The fee itself hurts, but the real damage is to your credit score. A payment 30+ days late stays on your credit report for 7 years and can drop your score 60-110 points.

Example

Your credit card payment of $150 is due March 1. You pay on March 18. The bank charges a $39 late fee. If it's 30+ days late, it gets reported to credit bureaus and your 760 score drops to 670.

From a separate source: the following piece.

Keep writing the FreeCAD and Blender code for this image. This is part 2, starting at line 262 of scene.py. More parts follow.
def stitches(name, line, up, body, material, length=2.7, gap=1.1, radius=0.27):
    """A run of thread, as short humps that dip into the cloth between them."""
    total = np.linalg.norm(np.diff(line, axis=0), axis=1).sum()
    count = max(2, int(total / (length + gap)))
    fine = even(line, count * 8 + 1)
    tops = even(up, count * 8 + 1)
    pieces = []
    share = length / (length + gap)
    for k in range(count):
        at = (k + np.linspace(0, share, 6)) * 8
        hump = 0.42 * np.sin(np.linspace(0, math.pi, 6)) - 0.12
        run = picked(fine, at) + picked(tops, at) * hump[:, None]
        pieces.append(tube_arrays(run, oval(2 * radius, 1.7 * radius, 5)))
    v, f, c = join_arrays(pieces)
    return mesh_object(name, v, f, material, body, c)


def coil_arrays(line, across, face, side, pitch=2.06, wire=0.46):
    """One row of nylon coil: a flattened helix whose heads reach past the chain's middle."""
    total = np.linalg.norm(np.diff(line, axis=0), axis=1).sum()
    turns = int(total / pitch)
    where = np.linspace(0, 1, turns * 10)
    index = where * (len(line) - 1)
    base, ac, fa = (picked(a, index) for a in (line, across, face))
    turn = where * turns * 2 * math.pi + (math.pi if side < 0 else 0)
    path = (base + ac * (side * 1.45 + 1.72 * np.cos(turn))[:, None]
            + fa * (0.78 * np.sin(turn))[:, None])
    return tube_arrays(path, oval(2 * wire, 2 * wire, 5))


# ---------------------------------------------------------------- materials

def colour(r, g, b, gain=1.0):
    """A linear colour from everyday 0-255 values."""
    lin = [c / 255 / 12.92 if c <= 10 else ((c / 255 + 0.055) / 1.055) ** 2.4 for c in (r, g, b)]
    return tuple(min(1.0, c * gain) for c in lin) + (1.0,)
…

NSF Fee — Non-Sufficient Funds Fee

A fee your bank charges when a payment bounces because there isn't enough money in your account. Also called a 'bounced check fee' or 'returned payment fee.'

Why it matters

NSF fees hit you twice — your bank charges you AND the company you were trying to pay may charge their own returned payment fee. That's $50-70 for one missed payment.

Example

Your auto-pay tries to pull $350 for rent, but you only have $280 in checking. Your bank charges $35 NSF fee. Your landlord charges $25 returned payment fee. Total damage: $60 in fees.

Legal Terms

Usury — Usury (Illegal Interest)

The practice of charging interest rates higher than what the law allows. Usury laws set state-specific caps on how much lenders can charge.

Why it matters

If a lender charges usurious rates, the loan may be void, penalties can be reduced, or you may be entitled to damages. Know your state's limits.

Example

Your state caps consumer loans at 24% APR. An online lender charges you 36%. That loan may be unenforceable, and you may only be required to repay the principal — no interest or fees.

Credit Cards

Cash Advance — Credit Card Cash Advance

Using your credit card to get cash from an ATM or bank. It's one of the most expensive ways to borrow — higher interest rate, immediate interest accrual (no grace period), and an upfront fee.

Why it matters

Cash advances are a repeat-borrowing risk: 25-30% APR with no grace period plus a 3-5% fee. Interest starts the second you withdraw, not at the end of the billing cycle.

Example

You take a $500 cash advance. Fee: $25 (5%). Interest: 28% APR starting immediately. After 30 days, you owe $536.67. After 6 months of minimum payments, you've paid $85 in interest on $500.